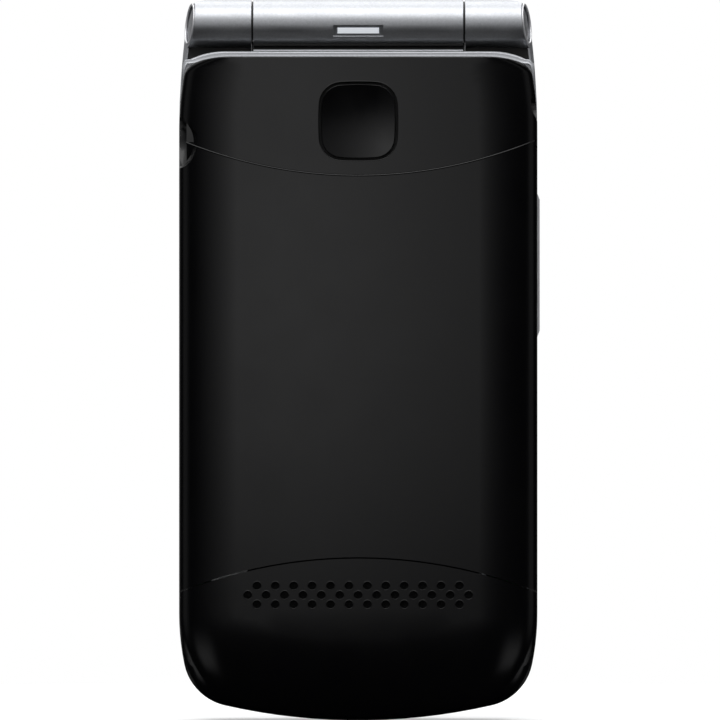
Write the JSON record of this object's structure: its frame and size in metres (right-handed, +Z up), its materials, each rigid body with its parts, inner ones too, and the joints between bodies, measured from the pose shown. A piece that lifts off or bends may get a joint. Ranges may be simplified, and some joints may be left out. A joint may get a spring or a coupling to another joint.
{
  "type": "flip phone",
  "caption": "Clamshell phone, closed: pillowed black rear with a lift-off battery door, silver frame, barrel hinge with a light bar, keypad and displays inside.",
  "frame": {"origin": "centre of the bottom of the closed phone's bounding box", "axes": "+Z up the closed phone to its hinge, -Y out of the battery door (the pictured back), +Y out of the lid, +X to the right as seen from the back"},
  "size_m": [0.053, 0.0186, 0.106],
  "materials": {
    "black_gloss": "polished black moulding",
    "button_satin": "satin black moulding",
    "silver_paint": "satin silver paint",
    "bezel_black": "semi-gloss black",
    "key_black": "satin keycap",
    "silicone": "matt silicone",
    "spring_steel": "bright",
    "board_green": "solder mask",
    "tin_plate": "tin plate",
    "screw_steel": "zinc plated",
    "contact_gold": "gold plated",
    "battery_wrap": "printed film",
    "moulded_black": "glass-filled moulding",
    "mesh_cloth": "woven dust mesh",
    "clear_lens": "clear hard-coated plastic",
    "light_diffuser": "opal diffuser",
    "display_panel": "unlit panel",
    "flex_film": "polyimide film"
  },
  "bodies": {
    "base": {"base_rear_shell": "black_gloss", "base_front_frame": "silver_paint", "keypad_bezel": "bezel_black", "key_mat": "silicone", "switch_domes": "spring_steel", "main_board": "board_green", "shield_cans": "tin_plate", "card_sockets": "tin_plate", "battery_contacts": "contact_gold", "battery_pack": "battery_wrap", "usb_port": "tin_plate", "headset_jack": "moulded_black", "loudspeaker": "moulded_black", "speaker_mesh": "mesh_cloth", "vibration_motor": "screw_steel", "microphone": "tin_plate", "antenna": "moulded_black", "light_bar_lens": "light_diffuser", "light_bar_board": "board_green", "side_switches": "tin_plate", "base_screws": "screw_steel", "hinge_bush": "screw_steel", "hinge_can": "screw_steel"},
    "lid": {"lid_frame": "silver_paint", "lid_outer_shell": "black_gloss", "lid_bezel": "bezel_black", "main_lens": "clear_lens", "main_display": "display_panel", "outer_lens": "clear_lens", "outer_display": "display_panel", "camera_ring": "silver_paint", "camera_module": "moulded_black", "earpiece": "moulded_black", "lid_board": "board_green", "display_flex": "flex_film", "hinge_shaft": "screw_steel", "hinge_end_caps": "silver_paint", "lid_bumpers": "silicone", "lid_screws": "screw_steel"},
    "battery_door": {"battery_door": "black_gloss"},
    "emergency_button": {"emergency_button": "button_satin"},
    "volume_rocker": {"volume_rocker": "silver_paint"},
    "nav_rocker": {"nav_rocker": "silver_paint"},
    "ok_key": {"ok_key": "key_black"},
    "soft_key_left": {"soft_key_left": "key_black"},
    "soft_key_right": {"soft_key_right": "key_black"},
    "call_key": {"call_key": "key_black"},
    "end_key": {"end_key": "key_black"},
    "key_1": {"key_1": "key_black"},
    "key_2": {"key_2": "key_black"},
    "key_3": {"key_3": "key_black"},
    "key_4": {"key_4": "key_black"},
    "key_5": {"key_5": "key_black"},
    "key_6": {"key_6": "key_black"},
    "key_7": {"key_7": "key_black"},
    "key_8": {"key_8": "key_black"},
    "key_9": {"key_9": "key_black"},
    "key_star": {"key_star": "key_black"},
    "key_0": {"key_0": "key_black"},
    "key_hash": {"key_hash": "key_black"}
  },
  "joints": [
    {"name": "clamshell_hinge", "type": "hinge", "parent": "base", "child": "lid", "pos_m": [0, 0.00125, 0.1025], "axis": [1, 0, 0], "range_deg": [0, 160]},
    {"name": "battery_door_lift", "type": "slide", "parent": "base", "child": "battery_door", "axis": [0, -1, 0], "range_m": [0, 0.02]},
    {"name": "emergency_button_press", "type": "slide", "parent": "base", "child": "emergency_button", "axis": [0, 1, 0], "range_m": [0, 0.0003], "stiffness_N_per_m": 1600},
    {"name": "volume_rocker_tilt", "type": "hinge", "parent": "base", "child": "volume_rocker", "pos_m": [0.02392, -0.0033, 0.0669], "axis": [0, 1, 0], "range_deg": [-1.5, 1.5], "stiffness_Nm_per_rad": 0.4},
    {"name": "nav_rocker_tilt", "type": "hinge", "parent": "base", "child": "nav_rocker", "pos_m": [0, 0, 0.0786], "axis": [1, 0, 0], "range_deg": [-2.5, 2.5], "stiffness_Nm_per_rad": 0.25},
    {"name": "ok_key_press", "type": "slide", "parent": "base", "child": "ok_key", "axis": [0, -1, 0], "range_m": [0, 0.00035], "stiffness_N_per_m": 1600},
    {"name": "soft_key_left_press", "type": "slide", "parent": "base", "child": "soft_key_left", "axis": [0, -1, 0], "range_m": [0, 0.00035], "stiffness_N_per_m": 1600},
    {"name": "soft_key_right_press", "type": "slide", "parent": "base", "child": "soft_key_right", "axis": [0, -1, 0], "range_m": [0, 0.00035], "stiffness_N_per_m": 1600},
    {"name": "call_key_press", "type": "slide", "parent": "base", "child": "call_key", "axis": [0, -1, 0], "range_m": [0, 0.00035], "stiffness_N_per_m": 1600},
    {"name": "end_key_press", "type": "slide", "parent": "base", "child": "end_key", "axis": [0, -1, 0], "range_m": [0, 0.00035], "stiffness_N_per_m": 1600},
    {"name": "key_1_press", "type": "slide", "parent": "base", "child": "key_1", "axis": [0, -1, 0], "range_m": [0, 0.00035], "stiffness_N_per_m": 1600},
    {"name": "key_2_press", "type": "slide", "parent": "base", "child": "key_2", "axis": [0, -1, 0], "range_m": [0, 0.00035], "stiffness_N_per_m": 1600},
    {"name": "key_3_press", "type": "slide", "parent": "base", "child": "key_3", "axis": [0, -1, 0], "range_m": [0, 0.00035], "stiffness_N_per_m": 1600},
    {"name": "key_4_press", "type": "slide", "parent": "base", "child": "key_4", "axis": [0, -1, 0], "range_m": [0, 0.00035], "stiffness_N_per_m": 1600},
    {"name": "key_5_press", "type": "slide", "parent": "base", "child": "key_5", "axis": [0, -1, 0], "range_m": [0, 0.00035], "stiffness_N_per_m": 1600},
    {"name": "key_6_press", "type": "slide", "parent": "base", "child": "key_6", "axis": [0, -1, 0], "range_m": [0, 0.00035], "stiffness_N_per_m": 1600},
    {"name": "key_7_press", "type": "slide", "parent": "base", "child": "key_7", "axis": [0, -1, 0], "range_m": [0, 0.00035], "stiffness_N_per_m": 1600},
    {"name": "key_8_press", "type": "slide", "parent": "base", "child": "key_8", "axis": [0, -1, 0], "range_m": [0, 0.00035], "stiffness_N_per_m": 1600},
    {"name": "key_9_press", "type": "slide", "parent": "base", "child": "key_9", "axis": [0, -1, 0], "range_m": [0, 0.00035], "stiffness_N_per_m": 1600},
    {"name": "key_star_press", "type": "slide", "parent": "base", "child": "key_star", "axis": [0, -1, 0], "range_m": [0, 0.00035], "stiffness_N_per_m": 1600},
    {"name": "key_0_press", "type": "slide", "parent": "base", "child": "key_0", "axis": [0, -1, 0], "range_m": [0, 0.00035], "stiffness_N_per_m": 1600},
    {"name": "key_hash_press", "type": "slide", "parent": "base", "child": "key_hash", "axis": [0, -1, 0], "range_m": [0, 0.00035], "stiffness_N_per_m": 1600}
  ]
}
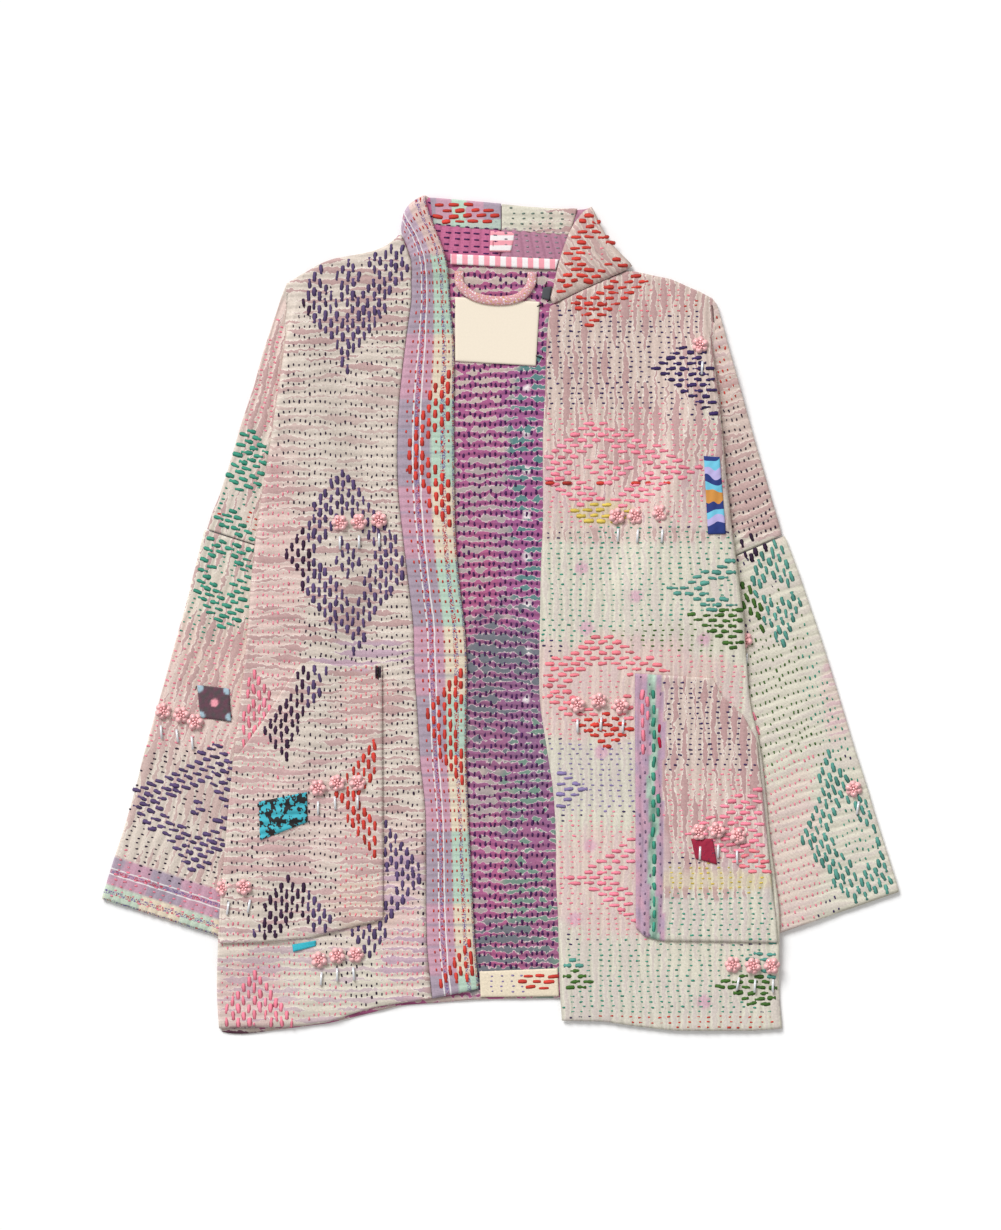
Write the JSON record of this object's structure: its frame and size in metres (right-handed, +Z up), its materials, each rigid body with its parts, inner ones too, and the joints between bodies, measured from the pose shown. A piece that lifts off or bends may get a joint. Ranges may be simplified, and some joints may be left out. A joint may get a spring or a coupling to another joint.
{
  "type": "quilted open jacket with sequin flowers, laid flat",
  "caption": "Open-fronted quilted cotton jacket with dropped sleeves, shawl band and patch pockets, laid flat with its arms folded down.",
  "frame": {"origin": "middle of the laid-out jacket's box, on the surface that it rests on", "axes": "+Z up from the surface, +Y up the garment to the collar, +X to the right of the picture"},
  "size_m": [0.759, 0.7982, 0.0156],
  "materials": {
    "quilt": "worn printed cotton, quilted with running stitches",
    "quilt_right": "worn printed cotton, quilted with running stitches",
    "inside": "printed cotton, quilted with dark running stitches",
    "band": "woven border cloth with speckled stripes, quilted",
    "gingham": "pink and white checked cotton tape",
    "brocade": "dusty pink ribbon with gold flecks",
    "label": "smooth cream satin label, left bare",
    "slate": "dark grey woven tab, left bare",
    "patches": "scraps of printed cotton, hand sewn",
    "thread": "coloured cotton thread",
    "sequins": "pink translucent sequin petals with pearly beads",
    "beads": "silver-lined bugle beads"
  },
  "bodies": {
    "root": {"back": "inside", "front_left": "quilt", "front_right": "quilt_right", "sleeve_left": "quilt", "sleeve_right": "quilt_right", "band_left": "band", "collar_right": "quilt_right", "pocket_left": "quilt", "pocket_right": "quilt_right", "patch_leaf": "patches", "patch_dots": "patches", "patch_waves": "patches", "patch_crimson": "patches", "patch_aqua": "patches", "collar_turn_left": "band", "collar_turn_right": "quilt_right", "collar_tape": "gingham", "neck_tape": "gingham", "label": "label", "size_tab": "slate", "back_hem_turn": "band", "hanger_loop": "brocade"}
  },
  "joints": []
}
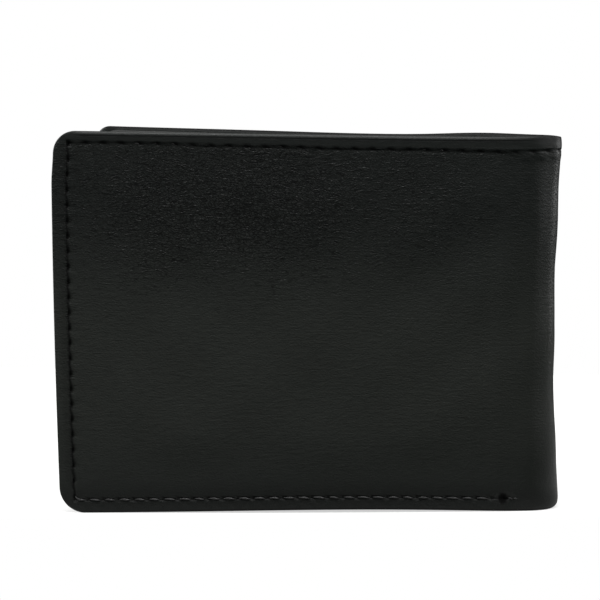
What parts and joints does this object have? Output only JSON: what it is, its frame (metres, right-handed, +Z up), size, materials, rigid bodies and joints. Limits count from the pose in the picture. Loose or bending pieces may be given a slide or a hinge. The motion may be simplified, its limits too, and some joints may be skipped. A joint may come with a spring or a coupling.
{
  "type": "leather wallet",
  "caption": "Folding leather wallet with a bill compartment and card pockets in each half, standing slightly open on its long edges.",
  "frame": {"origin": "middle of the footprint, on the surface that the wallet stands on", "axes": "+Z up along the wallet's height, +X towards the fold, -Y towards the outer face of the front half"},
  "size_m": [0.1126, 0.0358, 0.0849],
  "materials": {
    "leather": "semi-matt grained",
    "lining": "matt woven",
    "thread": "twisted thread"
  },
  "bodies": {
    "front_half": {"outer_leather_front": "leather", "bill_lining_front": "lining", "partition_front": "leather", "pocket_backing_front": "lining", "top_pocket_tee_front": "lining", "middle_pocket_tee_front": "lining", "top_pocket_front": "leather", "middle_pocket_front": "leather", "lowest_pocket_front": "leather", "top_seam_front": "thread", "edge_seam_front": "thread", "pocket_seam_front": "thread"},
    "fold": {"outer_leather_fold": "leather", "bill_lining_fold": "lining", "top_seam_fold": "thread"},
    "rear_half": {"outer_leather_rear": "leather", "bill_lining_rear": "lining", "partition_rear": "leather", "pocket_backing_rear": "lining", "top_pocket_tee_rear": "lining", "middle_pocket_tee_rear": "lining", "top_pocket_rear": "leather", "middle_pocket_rear": "leather", "lowest_pocket_rear": "leather", "top_seam_rear": "thread", "edge_seam_rear": "thread", "pocket_seam_rear": "thread"}
  },
  "joints": [
    {"name": "front_fold", "type": "hinge", "parent": "front_half", "child": "fold", "pos_m": [0.05505, -0.00492, 0.0425], "axis": [0, 0, -1], "range_deg": [-6, 84]},
    {"name": "rear_fold", "type": "hinge", "parent": "fold", "child": "rear_half", "pos_m": [0.05505, 0.00534, 0.0425], "axis": [0, 0, -1], "range_deg": [-6, 84]}
  ],
  "couplings": [
    {"joint": "rear_fold", "follows": "front_fold", "ratio": 1}
  ]
}
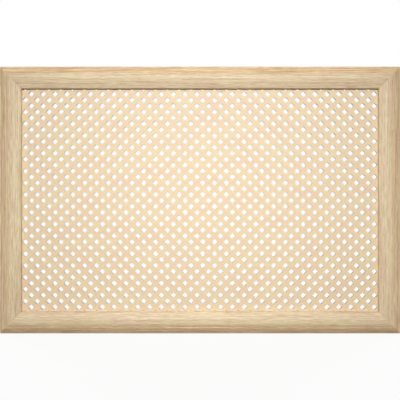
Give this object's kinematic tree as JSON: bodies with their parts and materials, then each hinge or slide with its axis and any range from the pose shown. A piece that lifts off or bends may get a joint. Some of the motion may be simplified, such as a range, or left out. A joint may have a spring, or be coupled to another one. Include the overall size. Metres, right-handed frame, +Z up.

Exercise: The word "object" appears in how many lines of the data? Answer with only the number.

Reply to the exercise: 4